§ **Your instructions**: From the listing below, pull out all lines with "this" in them.

§ **Records for the task**:
-- Start --

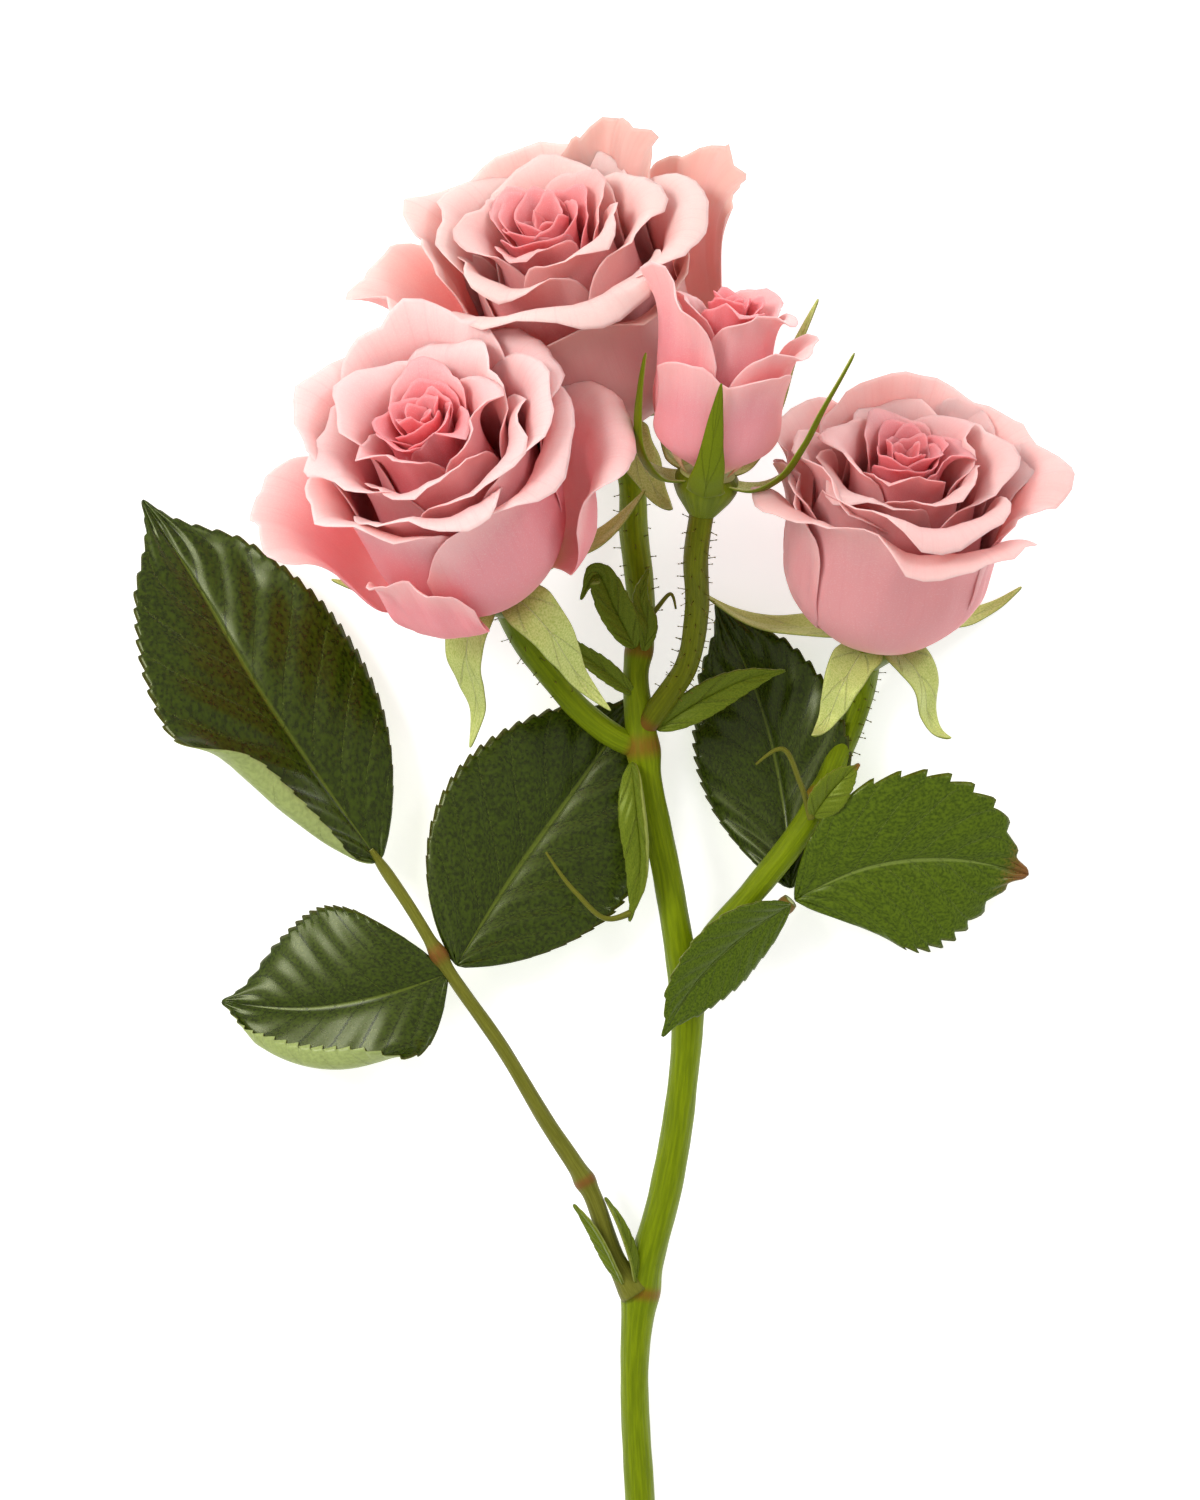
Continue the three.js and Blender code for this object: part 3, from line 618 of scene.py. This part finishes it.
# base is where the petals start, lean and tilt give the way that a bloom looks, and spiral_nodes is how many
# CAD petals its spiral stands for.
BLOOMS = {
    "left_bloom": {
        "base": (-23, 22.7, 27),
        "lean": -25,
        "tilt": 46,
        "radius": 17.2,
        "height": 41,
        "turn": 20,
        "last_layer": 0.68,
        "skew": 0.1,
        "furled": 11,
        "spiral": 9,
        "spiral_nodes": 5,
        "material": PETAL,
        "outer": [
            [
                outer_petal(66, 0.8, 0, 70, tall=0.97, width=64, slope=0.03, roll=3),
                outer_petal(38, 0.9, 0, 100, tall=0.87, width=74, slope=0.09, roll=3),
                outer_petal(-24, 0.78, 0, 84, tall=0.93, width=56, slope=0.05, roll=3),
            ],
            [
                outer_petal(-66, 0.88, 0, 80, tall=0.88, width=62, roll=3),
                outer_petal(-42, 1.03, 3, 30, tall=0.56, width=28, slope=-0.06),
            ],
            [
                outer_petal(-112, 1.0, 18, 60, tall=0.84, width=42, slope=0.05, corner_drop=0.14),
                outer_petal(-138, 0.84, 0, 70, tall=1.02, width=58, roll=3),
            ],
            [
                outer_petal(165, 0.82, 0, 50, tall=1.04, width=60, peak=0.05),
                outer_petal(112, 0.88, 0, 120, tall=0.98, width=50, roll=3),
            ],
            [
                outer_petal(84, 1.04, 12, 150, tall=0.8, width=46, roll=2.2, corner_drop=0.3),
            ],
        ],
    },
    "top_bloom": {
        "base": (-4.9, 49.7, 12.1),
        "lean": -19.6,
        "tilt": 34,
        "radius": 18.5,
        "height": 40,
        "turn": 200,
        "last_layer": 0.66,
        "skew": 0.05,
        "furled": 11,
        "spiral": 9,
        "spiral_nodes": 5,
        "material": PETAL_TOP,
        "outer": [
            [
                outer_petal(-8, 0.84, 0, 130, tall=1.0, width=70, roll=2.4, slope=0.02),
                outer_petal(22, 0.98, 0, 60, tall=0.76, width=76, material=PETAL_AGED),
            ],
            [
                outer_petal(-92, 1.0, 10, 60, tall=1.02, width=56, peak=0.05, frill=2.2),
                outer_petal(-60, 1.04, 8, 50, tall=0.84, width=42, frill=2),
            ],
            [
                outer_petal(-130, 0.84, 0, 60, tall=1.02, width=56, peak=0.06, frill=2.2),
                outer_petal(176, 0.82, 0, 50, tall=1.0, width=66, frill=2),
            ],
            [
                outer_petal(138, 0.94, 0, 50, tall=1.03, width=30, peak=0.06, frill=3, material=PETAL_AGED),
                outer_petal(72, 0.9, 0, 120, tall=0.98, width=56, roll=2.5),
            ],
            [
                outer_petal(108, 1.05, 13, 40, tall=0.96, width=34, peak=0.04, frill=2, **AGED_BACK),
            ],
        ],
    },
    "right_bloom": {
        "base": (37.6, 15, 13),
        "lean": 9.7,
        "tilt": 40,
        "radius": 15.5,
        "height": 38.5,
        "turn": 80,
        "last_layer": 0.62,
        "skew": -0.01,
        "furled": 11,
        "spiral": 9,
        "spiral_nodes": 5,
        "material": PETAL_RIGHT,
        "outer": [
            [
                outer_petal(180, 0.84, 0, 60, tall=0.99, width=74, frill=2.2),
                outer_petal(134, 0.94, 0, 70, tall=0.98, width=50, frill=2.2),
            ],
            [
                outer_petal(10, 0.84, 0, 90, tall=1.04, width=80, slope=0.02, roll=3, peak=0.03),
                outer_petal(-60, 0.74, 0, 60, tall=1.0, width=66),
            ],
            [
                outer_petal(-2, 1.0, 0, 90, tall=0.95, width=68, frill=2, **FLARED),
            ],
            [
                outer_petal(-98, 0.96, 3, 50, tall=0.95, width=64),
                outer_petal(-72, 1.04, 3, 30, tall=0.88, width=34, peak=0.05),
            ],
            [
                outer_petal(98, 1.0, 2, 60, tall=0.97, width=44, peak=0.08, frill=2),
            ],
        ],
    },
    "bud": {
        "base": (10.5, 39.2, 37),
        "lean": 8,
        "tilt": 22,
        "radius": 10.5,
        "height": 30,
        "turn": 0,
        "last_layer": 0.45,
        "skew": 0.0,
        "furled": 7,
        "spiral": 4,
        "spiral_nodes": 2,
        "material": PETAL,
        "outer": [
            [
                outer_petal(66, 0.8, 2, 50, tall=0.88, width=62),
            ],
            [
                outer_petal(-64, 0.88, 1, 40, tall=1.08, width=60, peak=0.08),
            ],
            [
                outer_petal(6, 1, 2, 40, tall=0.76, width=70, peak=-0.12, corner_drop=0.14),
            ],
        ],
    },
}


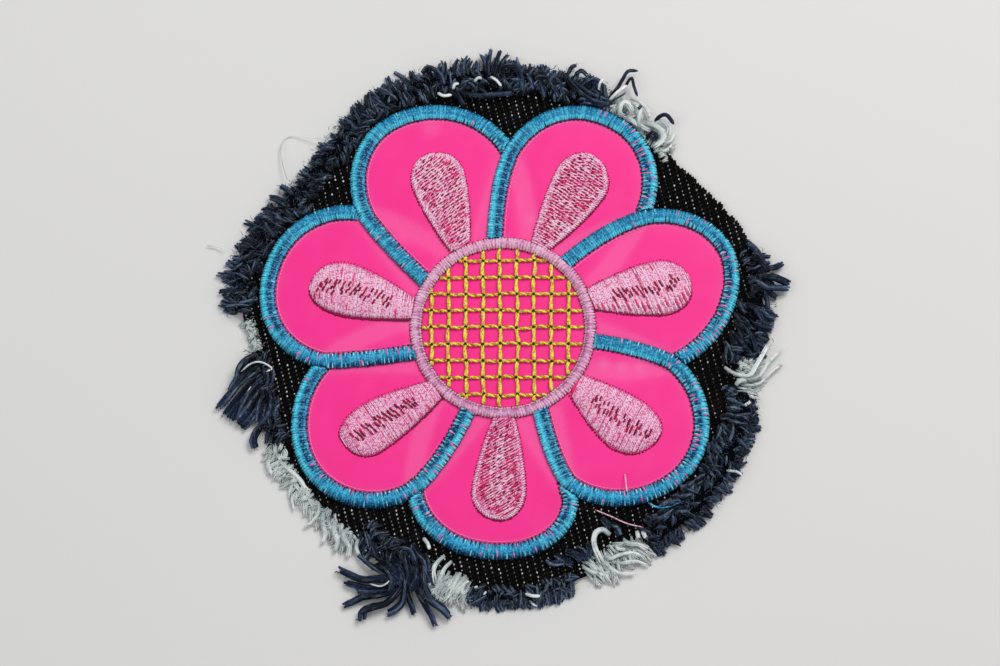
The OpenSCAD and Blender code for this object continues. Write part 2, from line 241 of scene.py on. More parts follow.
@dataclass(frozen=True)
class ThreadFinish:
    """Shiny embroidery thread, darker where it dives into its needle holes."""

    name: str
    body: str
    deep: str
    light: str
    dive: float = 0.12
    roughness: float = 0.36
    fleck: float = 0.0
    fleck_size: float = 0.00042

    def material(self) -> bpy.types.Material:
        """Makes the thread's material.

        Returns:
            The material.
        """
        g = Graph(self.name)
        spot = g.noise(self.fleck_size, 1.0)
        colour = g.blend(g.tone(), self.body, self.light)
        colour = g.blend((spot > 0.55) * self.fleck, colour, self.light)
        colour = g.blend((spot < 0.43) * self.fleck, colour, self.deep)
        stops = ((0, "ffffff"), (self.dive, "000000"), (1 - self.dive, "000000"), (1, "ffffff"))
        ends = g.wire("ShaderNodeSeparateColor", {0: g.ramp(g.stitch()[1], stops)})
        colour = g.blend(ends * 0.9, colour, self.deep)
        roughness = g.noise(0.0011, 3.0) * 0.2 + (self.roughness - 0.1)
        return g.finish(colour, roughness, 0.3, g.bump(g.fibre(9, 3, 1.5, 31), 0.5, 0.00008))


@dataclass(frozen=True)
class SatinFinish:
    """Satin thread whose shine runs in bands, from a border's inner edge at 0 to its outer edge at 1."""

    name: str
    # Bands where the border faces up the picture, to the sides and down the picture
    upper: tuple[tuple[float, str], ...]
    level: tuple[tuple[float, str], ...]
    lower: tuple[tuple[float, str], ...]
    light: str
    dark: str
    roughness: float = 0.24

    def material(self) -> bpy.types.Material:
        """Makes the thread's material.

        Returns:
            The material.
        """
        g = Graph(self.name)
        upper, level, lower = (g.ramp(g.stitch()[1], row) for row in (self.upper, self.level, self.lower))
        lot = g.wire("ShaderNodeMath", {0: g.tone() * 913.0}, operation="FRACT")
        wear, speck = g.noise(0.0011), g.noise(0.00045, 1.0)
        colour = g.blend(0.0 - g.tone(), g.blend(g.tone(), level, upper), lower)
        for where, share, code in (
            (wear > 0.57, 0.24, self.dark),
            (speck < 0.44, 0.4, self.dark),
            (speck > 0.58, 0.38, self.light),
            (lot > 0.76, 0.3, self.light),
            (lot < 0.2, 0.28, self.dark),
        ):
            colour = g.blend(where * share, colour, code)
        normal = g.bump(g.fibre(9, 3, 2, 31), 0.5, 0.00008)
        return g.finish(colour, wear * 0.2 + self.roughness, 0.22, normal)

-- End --

§ **Written response**:
Continue the three.js and Blender code for this object: part 3, from line 618 of scene.py. This part finishes it.
The OpenSCAD and Blender code for this object continues. Write part 2, from line 241 of scene.py on. More parts follow.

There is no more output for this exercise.